Daniel has reconvened a follow-up party for guests to drop in for a drink and to collect their Tupperware. I hand out the bagged-up and labelled orders, and adult men and women clap and rip open their packages. I feel like a 21st century Tupperware Santa Claus.

Daniel tells me that he has noticed that the Borough Market branch of Paul Smith, round the corner from his office, is selling Mini-Maxes. This seems odd, surely he is mistaken. I pop round to check. As well as his own range of clothing and accessories, Paul Smith's shops also sell an eccentric selection of toys and other products that have caught the designer's eye, or "products that Paul has found on his travels" as the website says. Sure enough, there are two Mini-Maxes there, the smallest 700ml size but in orange and green, not the yellow that I sell:



I over-casually quiz the chap behind the counter about them, wondering out loud if people ever ask about other colours and sizes.
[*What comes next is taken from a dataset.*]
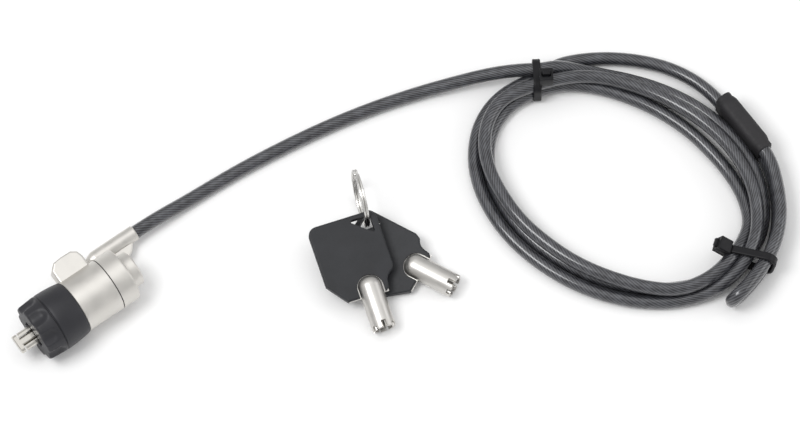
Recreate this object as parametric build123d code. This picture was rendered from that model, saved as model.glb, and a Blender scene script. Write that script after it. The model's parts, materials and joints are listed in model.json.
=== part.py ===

He admits that no-one has ever bought one, and at a whopping £12 (twice the catalogue price) I am not surprised. I glean that all Paul Smith shops have the same non-Paul Smith products, so it is someone centrally, maybe Paul Smith himself, who chose to display the Mini-Maxes. I leave a couple of catalogues and my contact details, in case the Tupperware fan in question wants a party.